= Julio Martínez (journalist) =

Chilean journalist (1923–2008)

Julio Martínez Prádanos (Temuco, Chile, June 23, 1923 – Santiago, Chile, January 2, 2008) was a Chilean sports commentator specializing in football who had a long career in the written press, radio and television. He won the 1995 National Prize for Journalism, awarded by the Chilean Ministry of Education. He belongs to a generation of ever-lasting emblematic Chilean sports commentators, along with Sergio Livingstone, Pedro Carcuro, Alberto Fouillioux, Néstor Isella and Milton Millas.

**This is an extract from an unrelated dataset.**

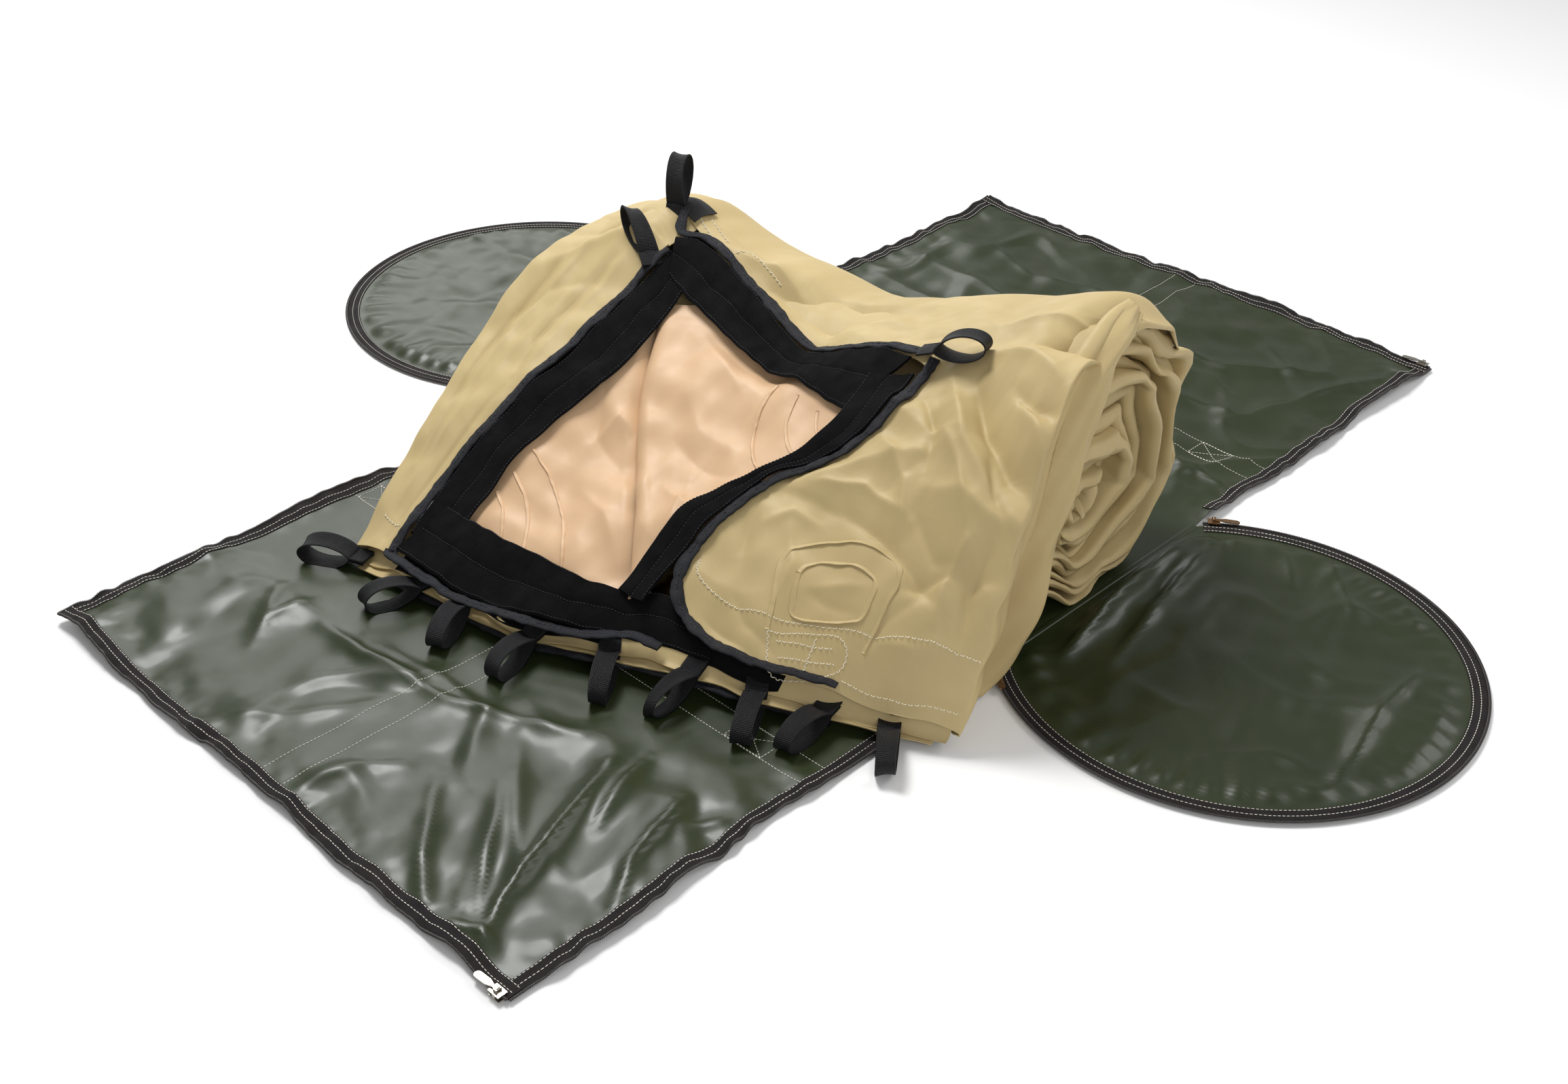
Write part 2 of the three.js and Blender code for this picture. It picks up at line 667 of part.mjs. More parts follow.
const STACK_X = [-262, 372];
const STACK_INSET = 6; // the stack's front stands this far behind the hem
const UNDER_X = [-240, 440];
const UNDER_DEPTH = 60;
const UNDER_AHEAD = [4, 7]; // how far each under layer shows in front of the hem
const UNDER_COUNT = UNDER_AHEAD.length;
const UNDER_STEP = UNDER_LAYER_T + LAYER_GAP;
const POCKET_MARGIN = { ahead: 20, behind: UNDER_DEPTH + 2, left: 20, right: 100 };

// The folded layers that fill the space between the roll, the drape and the bag's floor.
function foldedStack() {
  const [from, to] = STACK_X;
  const rim = Array.from({ length: 9 }, (_, i) => {
    const x = mix(to, from, i / 8);
    return new THREE.Vector2(x, rollY(x));
  });
  const front = Array.from({ length: HEM_STEPS + 1 }, (_, i) => {
    const x = mix(from, to, i / HEM_STEPS);
    return new THREE.Vector2(x, hemY(x) + STACK_INSET);
  });
  const depth = UNDER_COUNT * UNDER_STEP + 3 * LAYER_GAP;
  const { ahead, behind, left, right } = POCKET_MARGIN;
  const pocket = drapedLayer(LAYER_GAP - SHEET_T - depth, depth).intersect(
    prism(hemStrip(ahead, behind, from - left, to + right)),
  );
  const stack = drapedLayer(0, -SHEET_T - LAYER_GAP, REST_Z)
    .intersect(prism([...front, ...rim]))
    .subtract(solid(loft(rollRings(LAYER_GAP))))
    .subtract(pocket);
  const largest = stack.decompose().sort((a, b) => b.volume() - a.volume())[0];
  add("folded_stack", geometryOf(largest), tanSheet());
}

function underLayers() {
  for (let i = 0; i < UNDER_COUNT; i++) {
    const lift = -SHEET_T - (i + 1) * UNDER_STEP;
    const outline = hemStrip(UNDER_AHEAD[i], UNDER_DEPTH, ...UNDER_X);
    cutSheet(`under_layer_${i + 1}`, outline, lift, UNDER_LAYER_T, tanSheet());
  }
}

// ---- Webbing loops: a strap sewn back on itself, local X outwards, the hole along local Y -----
function loopGeometry(length, height, strapWidth) {
  const outline = new THREE.Shape();
  outline.absellipse(length / 2, height / 2, length / 2, height / 2, 0, 2 * Math.PI);
  const hole = new THREE.Path();
  const inner = [length / 2 - LOOP_STRAP_T, height / 2 - LOOP_STRAP_T];
  hole.absellipse(length / 2, height / 2, inner[0], inner[1], 0, 2 * Math.PI, true);
  outline.holes.push(hole);
  const ring = new THREE.ExtrudeGeometry(outline, {
    depth: strapWidth,
    bevelEnabled: false,
    curveSegments: 10,
  });
  return ring.rotateX(Math.PI / 2).translate(0, strapWidth / 2, 0);
}

const HEM_LOOPS_X = [-150, -82, 18, 108, 196, 268, 334, 398];
const HEM_LOOP_GAP = 0.5; // between a loop's root and the edge of the lowest layer
const FLOOR_GAP = 0.4; // between a loop and what it rests on

// Lays a loop down from its root's middle at (x, y, z), along heading, tipped up by pitch.
function placeLoop(name, [x, y, z], heading, pitch) {
  const ring = loopGeometry(LOOP_LENGTH, LOOP_HEIGHT, LOOP_STRAP_W);
  ring.translate(0, 0, -LOOP_HEIGHT / 2).rotateY(-pitch).rotateZ(heading).translate(x, y, z);
  add(name, ring, blackWeb());
}

// How far an oval ring whose root is `height` over the floor tips down before it touches it.
function tipDown(height) {
  const [long, short] = [LOOP_LENGTH / 2, LOOP_HEIGHT / 2];
  const reach = height * long - Math.hypot(height * Math.sqrt(long ** 2 - short ** 2), short ** 2);
  return Math.asin(Math.max(0, reach / short ** 2));
}

// A hem loop's root stands against the layers' front edge and its far end sinks to the bag's floor.
function hemLoops() {
  HEM_LOOPS_X.forEach((x, index) => {
    const overZip = x + LOOP_STRAP_W > HALF_W - TAPE_W;
    const floor = (overZip ? ZIP_TOP : PANEL_TOP) + FLOOR_GAP;
    const slope = Math.atan2(hemY(x + 10) - hemY(x - 10), 20);
    const ahead = UNDER_AHEAD[UNDER_COUNT - 1] * Math.cos(slope) + HEM_LOOP_GAP;
    const root = [
      x + ahead * Math.sin(slope),
      hemY(x) - ahead * Math.cos(slope),
      Math.max(floor + LOOP_HEIGHT / 2, hemZ(x) - SHEET_T - UNDER_COUNT * UNDER_STEP + 1),
    ];
    placeLoop(`hem_loop_${index + 1}`, root, slope - Math.PI / 2, -tipDown(root[2] - floor));
  });
}

// The mouth's four corners carry a loop each: its root in plan, its height over the drape,
// its heading in plan and its pitch in degrees.
const CORNER_LOOPS = {
  front_corner_loop: [-259, -528, -1.4, -160, 0],
  peak_loop: [-205, -52, 1, 110, 62],
  upper_left_loop: [-206, -124, 15.6, 160, 45],
  side_corner_loop: [240, -84, 21.9, 20, 20],
};

function cornerLoops() {
  for (const [name, [x, y, lift, heading, pitch]] of Object.entries(CORNER_LOOPS)) {
    const radians = [heading, pitch].map(THREE.MathUtils.degToRad);
    placeLoop(name, [x, y, drape(x, y) + lift], ...radians);
  }
}

bagPanels();
bagStraps();
bagZips();
const rightFlap = endFlap("right", 1, RIGHT_FLAP_R, RIGHT_FLAP_REACH, RIGHT_FLAP_Y);
endFlap("left", -1, LEFT_FLAP_R, LEFT_FLAP_REACH, LEFT_FLAP_Y);
bagSliders(rightFlap);
add("roll", loft(rollRings(0)), tanSheet());
foldedStack();
underLayers();
liningPanels();
tanPanels();
mouthEdges();
patches();
hemLoops();
cornerLoops();

export default stretcherBag;
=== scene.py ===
# %% [markdown]
# # A soft stretcher, half rolled, on its opened carry bag
# The bag lies open and flat: one long sheet of glossy coated cloth with a round flap sewn to
# each long side and a zip round every edge. The stretcher is a thick roll of sand coloured cloth
# whose free end has been spread towards us, so that its square mouth shows. We load the packed
# CAD model first. It fixes every size and place, and each soft solid of it gets a cloth piece.

# %% Load the fixed frame
import math
import bpy
import numpy as np
from mathutils import Matrix, Vector


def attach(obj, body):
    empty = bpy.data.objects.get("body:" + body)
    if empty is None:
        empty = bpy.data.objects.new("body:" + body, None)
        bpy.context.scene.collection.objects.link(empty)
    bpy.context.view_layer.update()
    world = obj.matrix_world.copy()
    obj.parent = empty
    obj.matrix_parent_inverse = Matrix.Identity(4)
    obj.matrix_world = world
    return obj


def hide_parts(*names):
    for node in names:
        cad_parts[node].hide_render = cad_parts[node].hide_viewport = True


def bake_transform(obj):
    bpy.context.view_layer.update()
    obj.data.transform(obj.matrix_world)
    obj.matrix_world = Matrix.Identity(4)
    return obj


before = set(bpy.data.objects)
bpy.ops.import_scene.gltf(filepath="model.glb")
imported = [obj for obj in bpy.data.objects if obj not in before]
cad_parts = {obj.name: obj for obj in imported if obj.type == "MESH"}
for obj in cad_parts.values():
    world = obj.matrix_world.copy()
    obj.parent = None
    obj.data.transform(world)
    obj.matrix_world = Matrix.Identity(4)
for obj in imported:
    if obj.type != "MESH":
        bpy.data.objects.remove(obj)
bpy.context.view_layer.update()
MM = 0.001

# %% [markdown]
# ## Floor, light and camera
# A studio sweep is a plain pale floor in even light. A modelled sweep or a flat plane would both
# do; the plane is enough, because the pale world hides its far edge.

# %% Floor and world
def plain_finish(name, colour, roughness):
    finish = bpy.data.materials.new(name)
    finish.use_nodes = True
    shader = finish.node_tree.nodes["Principled BSDF"]
    shader.inputs["Base Color"].default_value = (*colour, 1)
    shader.inputs["Roughness"].default_value = roughness
    return finish


bpy.ops.mesh.primitive_plane_add(size=30, location=(0, 0, -0.0005))
floor = bpy.context.active_object
floor.name = "studio_floor"
floor.data.materials.append(plain_finish("pale_floor", (0.86, 0.86, 0.86), 0.9))
world = bpy.data.worlds.new("soft_room")
bpy.context.scene.world = world
world.use_nodes = True
world.node_tree.nodes["Background"].inputs["Color"].default_value = (1, 1, 1, 1)
world.node_tree.nodes["Background"].inputs["Strength"].default_value = 0.36
bpy.context.scene.view_settings.view_transform = "Standard"
print("floor and world ready")

# %% [markdown]
# The key lamp hangs high on the left, and is small enough to show the folds. A wide lamp far out
# on the left lays long sheens on the coated sheet, one at the back right lifts the rims, and one
# at the front right opens the roll's end. The world fills the shadows.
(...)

Martínez died of terminal prostate cancer on January 2, 2008, after years of failing health.

==Tributes==

===Living===
- 1982: The football club Julio Martínez was established in Rancagua.
- 1987: In the remodeling of the Estadio Santa Laura in Santiago, the press gallery is named after the journalist.
- 2005: A gym in the commune of Cerro Navia in Santiago is named after the commentator.

===Posthumous===
- January 4, 2008:
  - Through his life, Martínez was an avid supporter of Unión Española. After his death, Santa Laura street, where the club's stadium is placed, was renamed Julio Martínez Prádanos by decision of the Municipalidad of Independencia.
  - The Government of Chile proposed that the Estadio Nacional de Chile be renamed the Estadio Nacional Julio Martínez Prádanos, it was approved soon after.